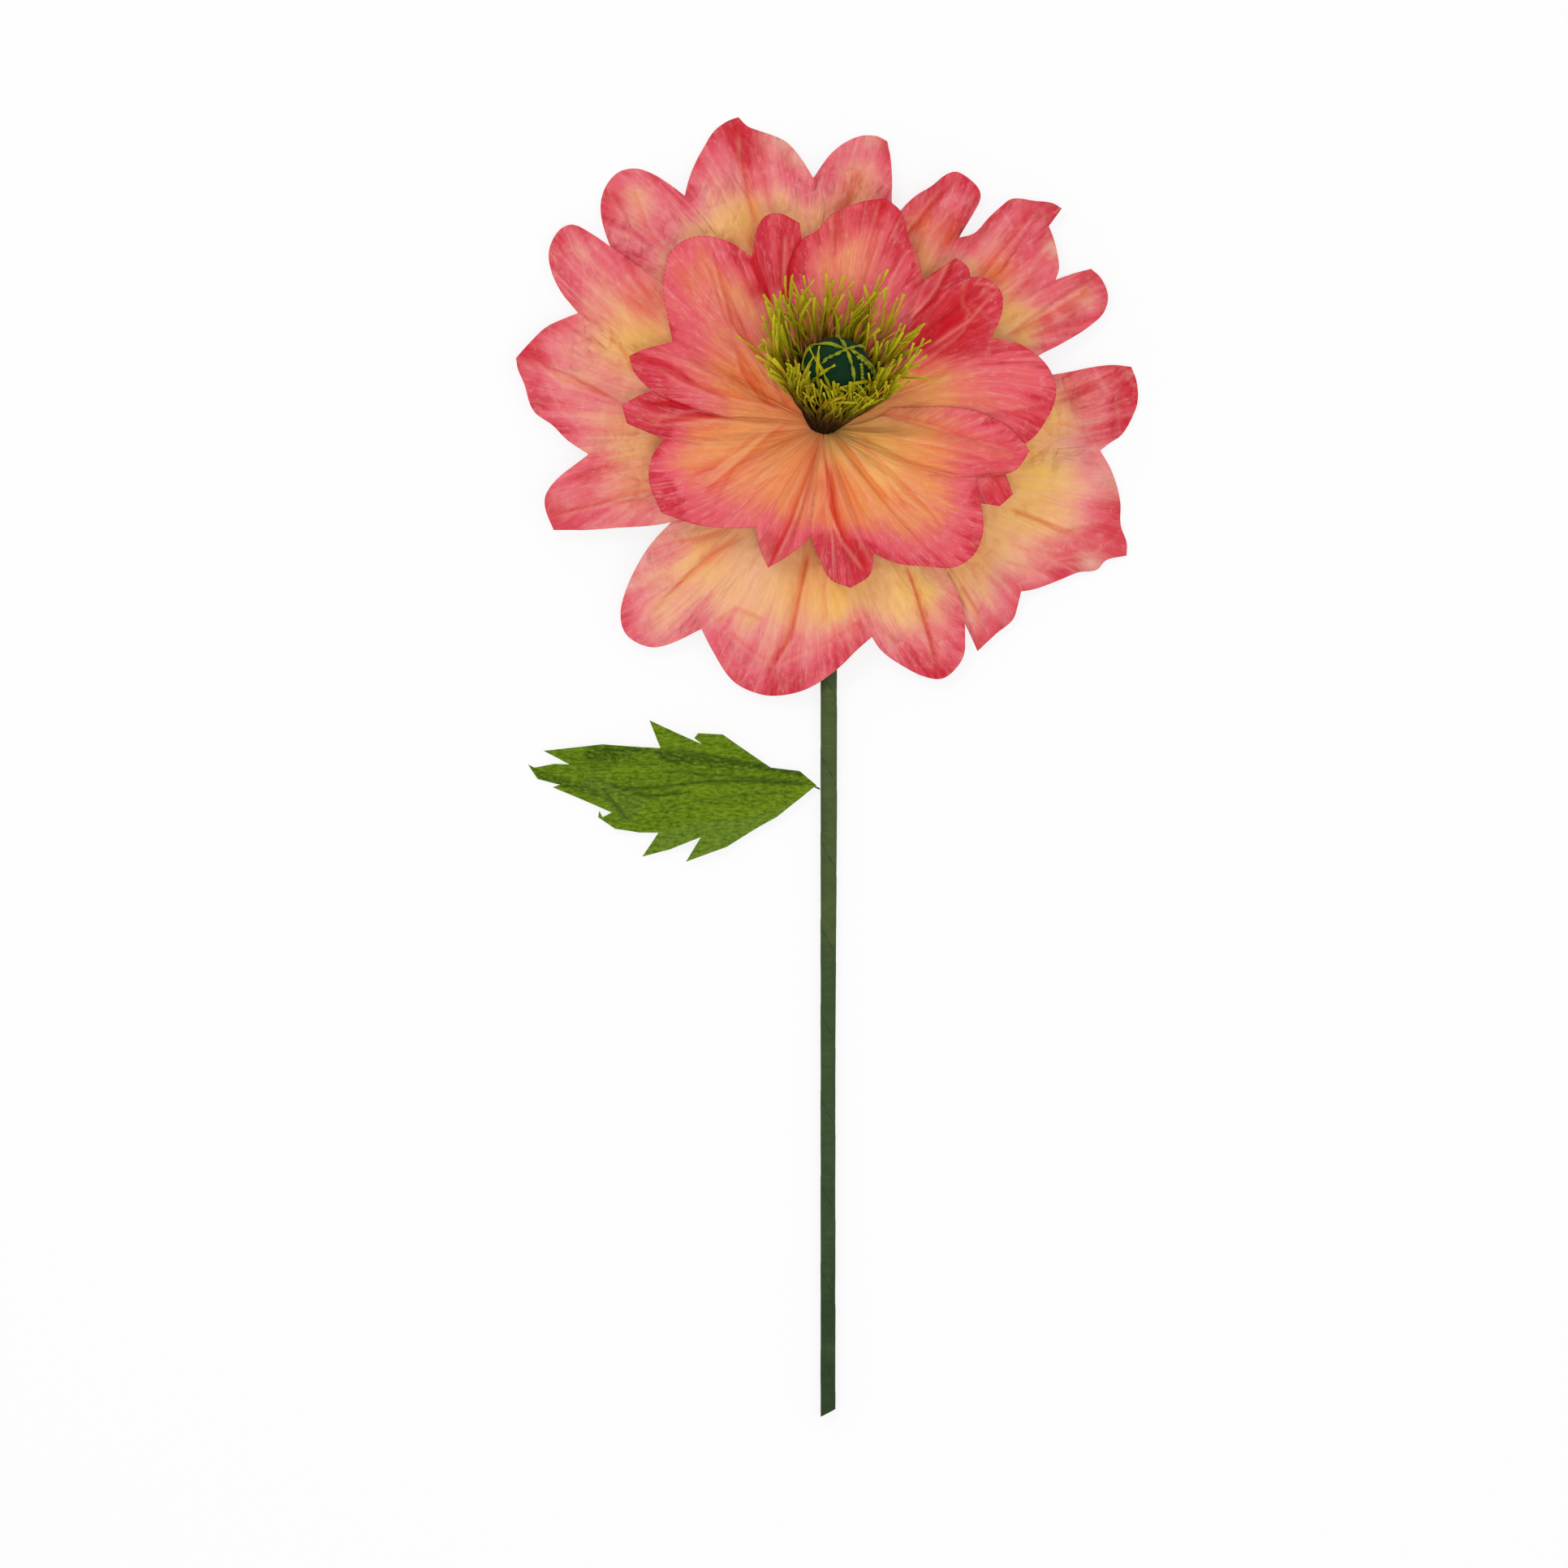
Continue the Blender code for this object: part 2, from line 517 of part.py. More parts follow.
def neck():
    """The wire from the socket to the ball, and the tape from the stem's end round the claws."""
    bend = neck_path()
    foot = [Vector((STEM_X, STEM_TOP_Y - SOCKET_DEPTH + CLEARANCE, WRAP_RADIUS))]
    top = [BALL_CENTRE - AXIS * (BALL_RADIUS - BALL_HOLE_DEPTH + CLEARANCE)]
    wire = foot + bend + top
    add_object("neck_wire", sweep(wire, [WIRE_RADIUS] * len(wire), WIRE_SIDES), "wire")
    claw_top = THROAT - AXIS * (OUTER_CLAW_DROP + TAPE_DROP)
    claw_end = THROAT - AXIS * (OUTER_CLAW_DROP + CLAW_LENGTH)
    path = [bend[0] - Vector((0, NECK_START - CLEARANCE, 0)), *bend, claw_end, claw_top]
    inside = [mix(WRAP_RADIUS - TAPE_THICKNESS, TAPE_RADIUS, smooth(1, len(bend), i))
              for i in range(len(path))]
    outside = [radius + TAPE_THICKNESS for radius in inside]
    add_object("neck_tape", sweep(path, outside, TAPE_SIDES, inside), "stem_paper")


def ball_arc(radius, hole):
    """Profile of a ball of the given radius from its hole at the bottom up to its top."""
    low = math.asin(hole / radius) - math.pi / 2
    turns = [mix(low, math.pi / 2, i / BALL_RINGS) for i in range(BALL_RINGS)]
    return [(radius * math.cos(turn), radius * math.sin(turn)) for turn in turns] + [(0.0, radius)]


def seed_head():
    """The ball with the hole for its wire, its paper cover, and the strips crossed on top."""
    place = Matrix.Translation(BALL_CENTRE) @ HEAD_FRAME.to_4x4()
    core = BALL_RADIUS - COVER_THICKNESS - CLEARANCE
    hole = WIRE_RADIUS + CLEARANCE
    bottom = BALL_HOLE_DEPTH - BALL_RADIUS
    ball = [(0.0, bottom), (hole, bottom), *ball_arc(core, hole)]
    add_object("seed_ball", turned(ball, STEM_SIDES, place), "foam")
    mouth = hole + COVER_MOUTH
    cover = ball_arc(BALL_RADIUS, mouth) + ball_arc(core + CLEARANCE, mouth)[::-1]
    add_object("seed_cover", turned(cover, STEM_SIDES, place), "ball_paper")
    seed_rays()


def ball_direction(x, y):
    """The way from the ball's centre to the point of its upper side over the offset x, y."""
    z = math.sqrt(max(BALL_RADIUS ** 2 - x * x - y * y, 0.0))
    return Vector((x, y, z)).normalized()


def seed_rays():
    """Strips that cross on the ball, one solid: a small hub with an arm to each end."""
    bm = bmesh.new()
    low = BALL_RADIUS + 2 * CLEARANCE
    high = low + RAY_THICKNESS

    def pair(toward):
        """Two points over one spot of the ball, at the strip's under side and upper side."""
        way = toward.normalized()
        return bm.verts.new(BALL_CENTRE + way * low), bm.verts.new(BALL_CENTRE + way * high)

    hub = ball_direction(*HUB_OFFSET)
    ends = sorted((ball_direction(x, y) for x, y in RAY_ENDS),
                  key=lambda end: math.atan2((end - hub).y, (end - hub).x))
    roots = []
    for end in ends:
        along = (end - hub * end.dot(hub)).normalized()
        aside = hub.cross(along) * (RAY_WIDTH / 2)
        middle = hub * BALL_RADIUS + along * HUB_RADIUS
        roots.append((end, along, aside, (pair(middle - aside), pair(middle + aside))))
    for side in (0, 1):
        bm.faces.new([corner[side] for root in roots for corner in root[3]])
    for i, (end, along, aside, last) in enumerate(roots):
        after = roots[(i + 1) % len(roots)][3][0]
        bm.faces.new((last[1][0], after[0], after[1], last[1][1]))
        for step in range(1, RAY_STEPS + 1):
            turn = mix(HUB_RADIUS / BALL_RADIUS, hub.angle(end), step / RAY_STEPS)
            middle = (hub * math.cos(turn) + along * math.sin(turn)) * BALL_RADIUS
            fresh = (pair(middle - aside), pair(middle + aside))
            for side in (0, 1):
                bm.faces.new((last[0][side], last[1][side], fresh[1][side], fresh[0][side]))
                bm.faces.new((last[side][0], last[side][1], fresh[side][1], fresh[side][0]))
            last = fresh
        bm.faces.new((last[0][0], last[1][0], last[1][1], last[0][1]))
    bmesh.ops.triangulate(bm, faces=bm.faces[:])
    add_object("seed_rays", bm, "ray_paper")


def stamen_strip(index):
    """A rolled strip of paper, its upper part cut into a fringe of stamens."""
    shake = random.Random(STAMEN_SEED + index)
    inside = STRIP_RADII[index]
    outside = inside + STRIP_THICKNESS
    spread = math.radians(STAMEN_SPREAD[index])
    start_spread = math.radians(STAMEN_START_SPREAD[index])
    bm = bmesh.new()
    slots = 2 * STRIP_COUNTS[index]
    rings = {}
    for level, height in (("low", -STRIP_HEIGHT), ("high", 0.0)):
        for wall, radius in (("in", inside), ("out", outside)):
            spots = [THROAT + ring_direction(2 * math.pi * i / slots) * radius + AXIS * height
                     for i in range(slots)]
            rings[level, wall] = [bm.verts.new(spot) for spot in spots]
    for i in range(slots):
        j = (i + 1) % slots
        for wall in ("in", "out"):
            bm.faces.new((rings["low", wall][i], rings["low", wall][j], rings["high", wall][j],
                          rings["high", wall][i]))
        bm.faces.new((rings["low", "in"][i], rings["low", "in"][j], rings["low", "out"][j],
                      rings["low", "out"][i]))
        root = [rings["high", "in"][i], rings["high", "in"][j], rings["high", "out"][j],
                rings["high", "out"][i]]
        if i % 2:
            bm.faces.new(root)
            continue
        middle = 2 * math.pi * (i + 0.5) / slots
        length = STAMEN_LENGTH[index] * (1.0 + STAMEN_VARIATION * shake.uniform(-1, 1))
        sway = shake.uniform(-STAMEN_SWAY, STAMEN_SWAY) * STAMEN_WIDTH
        outward = ring_direction(middle)
        aside = AXIS.cross(outward)
        spot = THROAT + outward * (inside + STRIP_THICKNESS / 2)
        last = root
        for step in range(1, STAMEN_STEPS + 1):
            t = step / STAMEN_STEPS
            lean = mix(start_spread, spread, (step - 0.5) / STAMEN_STEPS)
            forward = AXIS * math.cos(lean) + outward * math.sin(lean)
            spot = spot + forward * (length / STAMEN_STEPS) + aside * (sway * math.sin(math.pi * t))
            half = STAMEN_WIDTH / 2 * (STAMEN_TIP if step == STAMEN_STEPS else 1.0)
            out = outward * math.cos(lean) - AXIS * math.sin(lean)
            fresh = [bm.verts.new(spot + out * (a * half) + aside * (b * half))
                     for a, b in ((-1, -1), (-1, 1), (1, 1), (1, -1))]
            for k in range(4):
                bm.faces.new((last[k], last[(k + 1) % 4], fresh[(k + 1) % 4], fresh[k]))
            last = fresh
        bm.faces.new(last)
    bmesh.ops.triangulate(bm, faces=bm.faces[:])
    add_object(f"stamen_strip_{index + 1}", bm, "stamen_paper")


def leaf_height(u, v):
    """Height of the leaf at u from its base and v across: it sinks to its tip, folded on its rib."""
    rib = mix(LEAF_BASE_Z, LEAF_TIP_Z, min(u / LEAF_LENGTH, 1.0))
    aside = v - LEAF_RIB
    fold = LEAF_FOLD * aside if aside > 0.0 else -LEAF_LOWER_FOLD * aside
    wave = math.sin(2 * math.pi * u / LEAF_RIPPLE_LENGTH)
    return rib + fold + LEAF_RIPPLE * wave * smooth(LEAF_RIPPLE_START, LEAF_RIPPLE_FULL, abs(aside))


def leaf():
    """One cut sheet with a fold along its rib."""
    bm = bmesh.new()
    bm.faces.new([bm.verts.new((-u * LEAF_LENGTH, v * LEAF_LENGTH, 0)) for u, v in LEAF_OUTLINE])
    cells = int(LEAF_LENGTH / LEAF_CELL)
    cuts = [((-LEAF_CELL * (i + 1), 0, 0), (1, 0, 0)) for i in range(cells)]
    cuts += [((0, v, 0), (0, 1, 0)) for v in LEAF_CUTS]
    for spot, normal in cuts:
        bmesh.ops.bisect_plane(bm, geom=bm.verts[:] + bm.edges[:] + bm.faces[:], plane_co=spot,
                               plane_no=normal, dist=SAME)
    bmesh.ops.triangulate(bm, faces=bm.faces[:])
    for vert in bm.verts:
        vert.co.z = leaf_height(-vert.co.x, vert.co.y)
    border = [edge for edge in bm.edges if len(edge.link_faces) == 1]
    under = bmesh.ops.duplicate(bm, geom=bm.faces[:])
    twin = under["vert_map"]
    for edge in border:
        first, second = edge.verts
        bm.faces.new((first, second, twin[second], twin[first]))
    for part in under["geom"]:
        if isinstance(part, bmesh.types.BMVert):
            part.co.z -= LEAF_PAPER
    bmesh.ops.translate(bm, verts=bm.verts[:], vec=(LEAF_BASE.x, LEAF_BASE.y, 0))
    add_object("leaf", bm, "leaf_paper")


def leaf_wire():
    """The wire that carries the leaf, from the wrapped stem along the under side of its rib."""
    foot_x = STEM_X - WRAP_RADIUS - CLEARANCE
    path = [Vector((foot_x, LEAF_BASE.y - LEAF_WIRE_FOOT, WRAP_RADIUS))]
    for i in range(LEAF_WIRE_STEPS):
        u = mix(LEAF_WIRE_START, LEAF_WIRE_LENGTH, i / (LEAF_WIRE_STEPS - 1))
        v = LEAF_RIB * smooth(0, LEAF_WIRE_STEPS - 1, i)
        drop = LEAF_PAPER + LEAF_WIRE_GAP + LEAF_WIRE_RADIUS
        path.append(Vector((LEAF_BASE.x - u, LEAF_BASE.y + v, leaf_height(u, v) - drop)))
    add_object("leaf_wire", sweep_along_x(path, LEAF_WIRE_RADIUS, LEAF_WIRE_SIDES), "wire")


def sweep_along_x(points, radius, sides):
    """A thin round wire along points that run in the X direction."""
    bm = bmesh.new()
    circle = [Vector((0, math.cos(2 * math.pi * i / sides), math.sin(2 * math.pi * i / sides)))
              for i in range(sides)]
    rings = [[bm.verts.new(point + way * radius) for way in circle] for point in points]
    for first, second in zip(rings, rings[1:]):
        for i in range(sides):
            j = (i + 1) % sides
            bm.faces.new((first[i], first[j], second[j], second[i]))
    bm.faces.new(rings[0])
    bm.faces.new(rings[-1])
    return bm


def main():
    clear_scene()
    stem()
    neck()
    seed_head()
    for index in range(len(STRIP_COUNTS)):
        stamen_strip(index)
    for name, sheet in OUTER_SHEETS.items():
        petal_sheet(name, sheet, False)
    for name, sheet in INNER_SHEETS.items():
        petal_sheet(name, sheet, True)
    leaf()
    leaf_wire()


main()
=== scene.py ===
"""The looks of the paper poppy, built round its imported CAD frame.

The flower lies on its back on a pale floor and the camera looks straight down on it. Places that
were read off the photograph are written in pixels of its 1932 pixel frame and turned into metres
by spot().
"""

import math
import random

import bmesh
import bpy
import numpy as np
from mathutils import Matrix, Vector


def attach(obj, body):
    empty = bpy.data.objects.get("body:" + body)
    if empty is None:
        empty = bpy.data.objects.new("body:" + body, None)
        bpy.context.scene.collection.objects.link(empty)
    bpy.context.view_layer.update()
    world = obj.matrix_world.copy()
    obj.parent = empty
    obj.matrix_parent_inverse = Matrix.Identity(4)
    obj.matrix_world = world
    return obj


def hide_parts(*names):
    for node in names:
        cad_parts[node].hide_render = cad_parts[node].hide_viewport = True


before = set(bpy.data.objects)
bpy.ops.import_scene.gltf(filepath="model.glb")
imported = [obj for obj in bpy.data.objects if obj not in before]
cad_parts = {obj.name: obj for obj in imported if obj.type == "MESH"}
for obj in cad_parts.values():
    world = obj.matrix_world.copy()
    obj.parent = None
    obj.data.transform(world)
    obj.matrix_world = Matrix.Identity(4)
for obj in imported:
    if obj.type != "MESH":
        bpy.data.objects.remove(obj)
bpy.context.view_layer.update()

PIXEL = 0.0006234
PIXEL_X, PIXEL_Y = 1019.0, 945.0
FRAME_PIXELS = 1932

# Sizes that the CAD source has too, or works out
THROAT = np.array((-0.0025, 0.2606, 0.044))
LEAN, LEAN_AZIMUTH = math.radians(45.0), math.radians(77.0)
STEM_X, STEM_END_Y, STEM_TOP_Y = 0.0008, -0.4969, 0.2120
STEM_CUT_RISE = 0.0062
WRAP_RADIUS = 0.0059
ROD_RADIUS = 0.0051
STALK_LENGTH = 0.060
BALL_RADIUS = 0.0274
STRIP_RADII = (0.0028, 0.0046, 0.0064)
STRIP_THICKNESS = 0.0015
STRIP_HEIGHT = 0.014
OUTER_LENGTH, INNER_LENGTH = 0.252, 0.182
OUTER_CLAW_RADIUS, INNER_CLAW_RADIUS = 0.01035, 0.00875
OUTER_CLAW_DROP = 0.007
CLAW_LENGTH, CLAW_GAP, FLARE = 0.016, 3.5, 0.022
LEVEL_STEP, FOLD_STEP = 0.0026, 0.001
LEAF_BASE = np.array((-0.0081, -0.0140, 0.0072))
LEAF_LENGTH, LEAF_TIP_Z, LEAF_RIB = 0.222, 0.0030, 0.004
NECK_START, NECK_STRAIGHT, NECK_PULL = 0.004, 0.026, 0.45
CLAW_PLEAT, FAN_POWER, FOLD_RUN = 0.0003, 1.6, 0.85
PLAIN_START, PLAIN_END = 0.4, 1.4
OUTER_ROOT_Z, OUTER_TIP_Z, OUTER_REACH, OUTER_POWER = 0.031, 0.0034, 0.245, 1.4
STEM_TENT, STEM_TENT_WIDTH, STEM_TENT_START, STEM_TENT_FULL = 0.009, 0.030, 0.05, 0.13
OUTER_ARCH, INNER_ARCH, ARCH_WIDTH = 1.35, 0.9, 0.016
INNER_ROOT_Z = 0.040
UPPER_RISE, UPPER_REACH, UPPER_POWER = 0.014, 0.180, 2.0
SIDE_RISE, SIDE_REACH, SIDE_POWER = 0.027, 0.160, 0.8
LOWER_ARCH, LOWER_REACH, LOWER_DROOP, LOWER_POWER, LOWER_END = 0.036, 0.125, 0.93, 0.7, 1.05

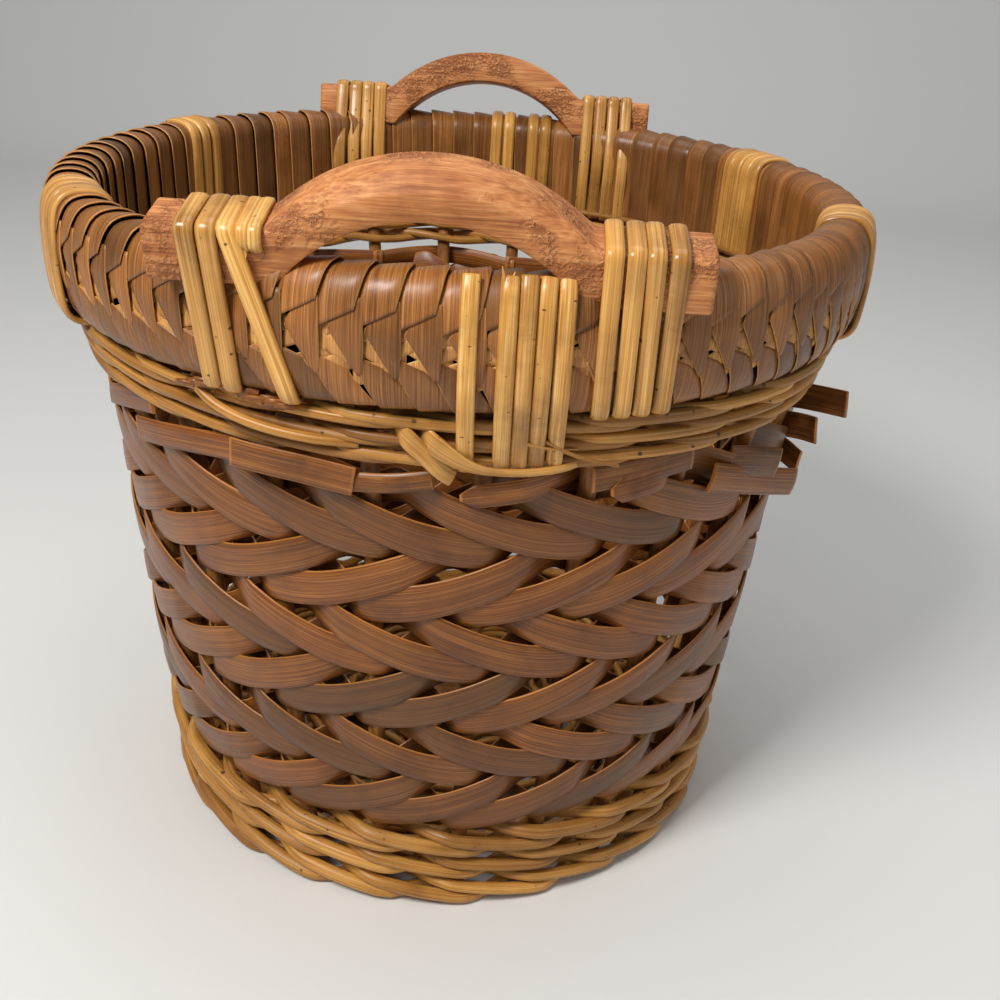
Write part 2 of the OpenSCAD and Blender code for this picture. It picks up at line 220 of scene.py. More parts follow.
def streaks_group():
    """Fine fibres: noise drawn out along the first coordinate, with a second finer layer."""
    tree, given, result = group("fibre streaks", {"Vector": None, "Along": 20.0, "Across": 900.0})
    scale = add(tree, "ShaderNodeCombineXYZ", {0: given["Along"], 1: given["Across"], 2: given["Across"]})
    place = add(tree, "ShaderNodeVectorMath", {0: given["Vector"], 1: scale.outputs[0]}, operation="MULTIPLY")
    broad = add(tree, "ShaderNodeTexNoise", {"Vector": place.outputs[0], "Scale": 1.0, "Detail": 3.0})
    fine = add(tree, "ShaderNodeTexNoise", {"Vector": place.outputs[0], "Scale": 3.1, "Detail": 2.0})
    both = worked(tree, "ADD", broad.outputs[0], fine.outputs[0])
    tree.links.new(worked(tree, "MULTIPLY", both, 0.5), result["Value"])
    return tree


def blotches_group():
    """Slow patches of colour: broad noise, pulled out of shape a little."""
    tree, given, result = group("colour patches", {"Vector": None, "Scale": 60.0})
    noise = add(tree, "ShaderNodeTexNoise", {"Vector": given["Vector"], "Scale": given["Scale"],
                                             "Detail": 4.0, "Roughness": 0.6, "Distortion": 0.4})
    tree.links.new(noise.outputs[0], result["Value"])
    return tree


def specks_group():
    """Small dark knots and dots: cells whose middle is nearer than a size that varies."""
    tree, given, result = group("specks", {"Vector": None, "Scale": 120.0, "Size": 0.16})
    cells = add(tree, "ShaderNodeTexVoronoi", {"Vector": given["Vector"], "Scale": given["Scale"]})
    pick = add(tree, "ShaderNodeSeparateColor", {0: cells.outputs["Color"]})
    size = worked(tree, "MULTIPLY", pick.outputs[0], given["Size"])
    close = worked(tree, "SUBTRACT", size, cells.outputs["Distance"])
    tree.links.new(worked(tree, "MULTIPLY", close, 14.0, clamp=True), result["Value"])
    return tree


STREAKS, BLOTCHES, SPECKS = streaks_group(), blotches_group(), specks_group()
SPECULAR = 0.35


def linear(colour):
    """An sRGB colour of 0 to 255 as linear values."""
    c = np.array(colour, float) / 255
    return tuple(np.where(c <= 0.04045, c / 12.92, ((c + 0.055) / 1.055) ** 2.4)) + (1.0,)


def ramp(tree, value, stops):
    """A colour ramp from (position, sRGB colour) stops."""
    node = add(tree, "ShaderNodeValToRGB", {0: value})
    elements = node.color_ramp.elements
    while len(elements) < len(stops):
        elements.new(0.5)
    for element, (position, colour) in zip(elements, stops):
        element.position = position
        element.color = linear(colour)
    return node.outputs[0]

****

### WHAT IS BEING ASKED
Set down, exactly and alone, the run of lines from the line that has "bpy.context.scene.collection.objects.link(empty)" to the line that has "for node in".

### RESPONSE TO THE EXERCISE
        bpy.context.scene.collection.objects.link(empty)
    bpy.context.view_layer.update()
    world = obj.matrix_world.copy()
    obj.parent = empty
    obj.matrix_parent_inverse = Matrix.Identity(4)
    obj.matrix_world = world
    return obj


def hide_parts(*names):
    for node in names:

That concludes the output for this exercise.